Я прижался губами к ее щеке, обхватил ее крепко и сотрясся в рыданиях. “Есть у старых лгунов, всю жизнь свою проактерстовавших, минуты, когда они до того зарисуются, что уже воистину дрожат и плачут от волнения, несмотря на то, что даже в это самое мгновение (или секунду только спустя) могли бы сами шепнуть себе: “Ведь ты лжешь, старый бесстыдник, ведь ты актер и теперь”, – писал тем временем Федор Михайлович в петербургском уединении. Старый анахорет знал толк в людях.
– Что же мне теперь делать? – спросила она меня.
– Не знаю, – сказал я, – не знаю.
– Котяра, ты только помни, ладно, я ничему, что ты сказал, не верю, понял, я думаю, ты от меня скрываешь что-то. Я тебя ждать буду.
– Ага, – кивнул я сквозь слезы, – пошли...
– Котяр, послушай, я тебе на день рождение рубашку купила, зеленую, тебе очень идти будет. Я ее тебе через Кабакова передам, да?

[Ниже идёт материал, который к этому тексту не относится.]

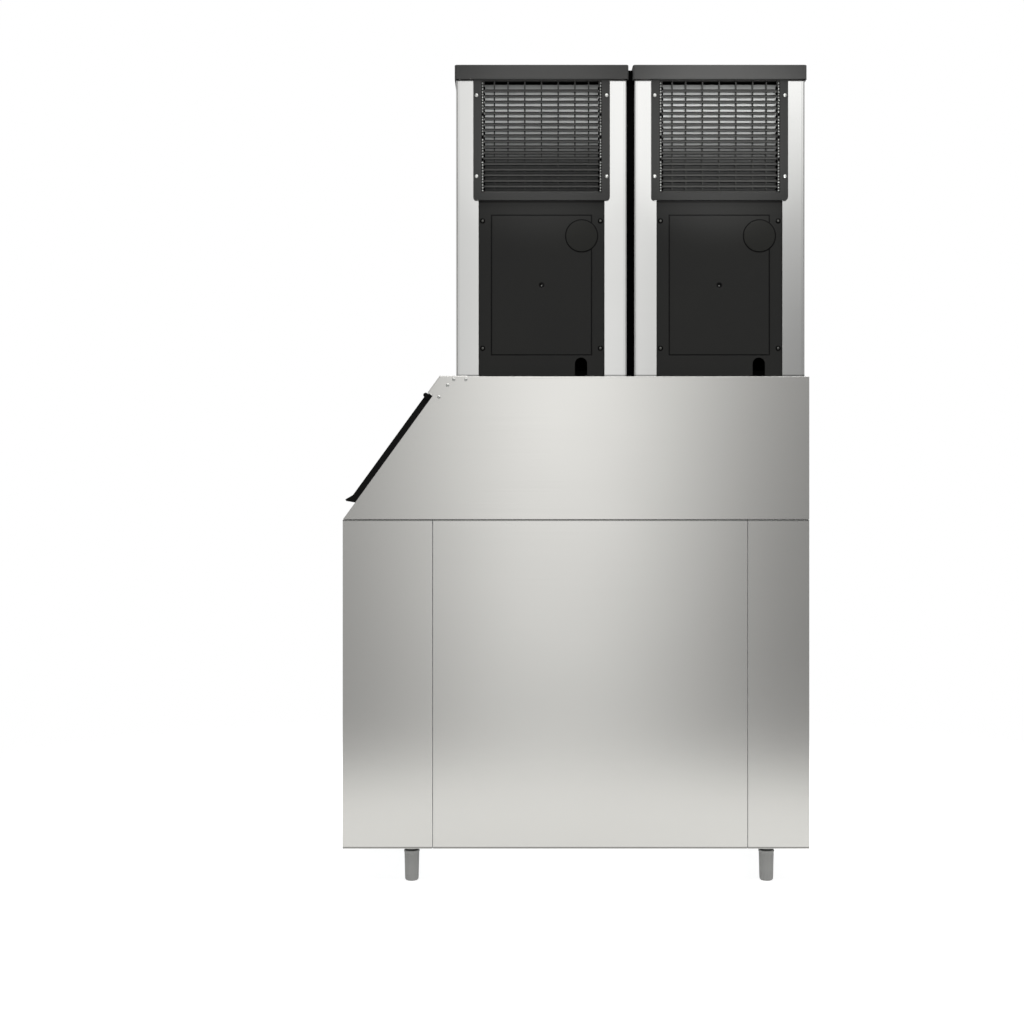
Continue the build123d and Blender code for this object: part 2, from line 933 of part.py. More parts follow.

– Да, да... – кивнул я, – пойдем.
– Только ты у него обязательно забери, она будет тама, в конторе...
Я шел к вокзалу, она плелась следом. Солнце светило в лицо, я скрыл глаза уродливыми очками.
В метро мы простились.
– Ну что, поцелуемся? – спросила она, тоскливо глядя на меня.
– Нет, нет... не надо, – сказал я отрывисто и пронзительно, тонко, словно в величайшем напряжении, и стал спускаться по лестнице. Я знал, что она смотрит мне в спину, и оттого резким движением рук, передернув лопатками провел по лицу, словно смахнув прежде сдерживаемые слезы.
Пухлые, толстозадые гении свободы трубили надо мной в свободном парении, мир счастливый и новый раскрывал бескрайние объятия, и я летел навстречу судьбе, закусив воздух в восторге, летел в сады земных наслаждений – безлюбый, беспечальный, чтобы уже вновь не полюбить никогда, никогда! Блаженны пустые сердцем, ибо их есть мир дольний! Мчался в мир, под всеми ветрилами, чтобы уж впредь не любить, чтобы лакать чужую любовь и лакать жадно, в отместку за позор, за то, что любил когда-то.
«Да, принц, мне верилось...”
А не надо было верить.
XVIII
Анри, ты перешел на немецкий? Так с друзьями не разговаривают.
– Так вот и получается, милый Даша, что я сделал немудреное, но все же открытие. Признаюсь вам, у меня допрежде не было взаимной любви. Все мои представления о взаимности носили как правило романный характер. Кто же мог знать, что и такая любовь конечна? Я никак не полагал, что, получив от Мироздания негаданное счастье, сам же окажусь бессильным удержать его.
Мы сидели на “Кружке”, сойдясь для получасового свидания. Стрельников ежедневно репетировал в спектакле “Яма”, отчего наши встречи стали совсем уж часты, однако же времени у него бывало немного, и разговоры длились не более часа. Вот и сейчас он ожидал продолжения репетиции, вызвонив меня на бутылку пива. Я был в лирических тонах, воротясь философским умом к Робертине. Сама она вовсе покинула меня – мне было неприятно представлять ее, и, странным делом, память стала стремительно вытеснять ее образ. Клянусь, что со вчера до сегодня я уже вполовину успел забыть о ней. Однако же разлуке воспоследствовал приступ соломонова мудрствования, и я, сидя со студентом на “Кружке”, размышлял о тщете всего сущего. Говоря по-людски, я пугал юного собеседника туманными намеками, что преходящи все формы близости между людьми, стало быть, и наша дружба – это должно было его впечатлить. Впрочем, я был меланхоличен и вполне искренен. Любовь с Робертиной, которая обещала быть вечной, сдюжила каких-то презренных семь месяцев, что уж говорить о нашем с Даней откровенно эфемерном (мне-то, стреляному воробью, это было очевидно) увлечении друг другом.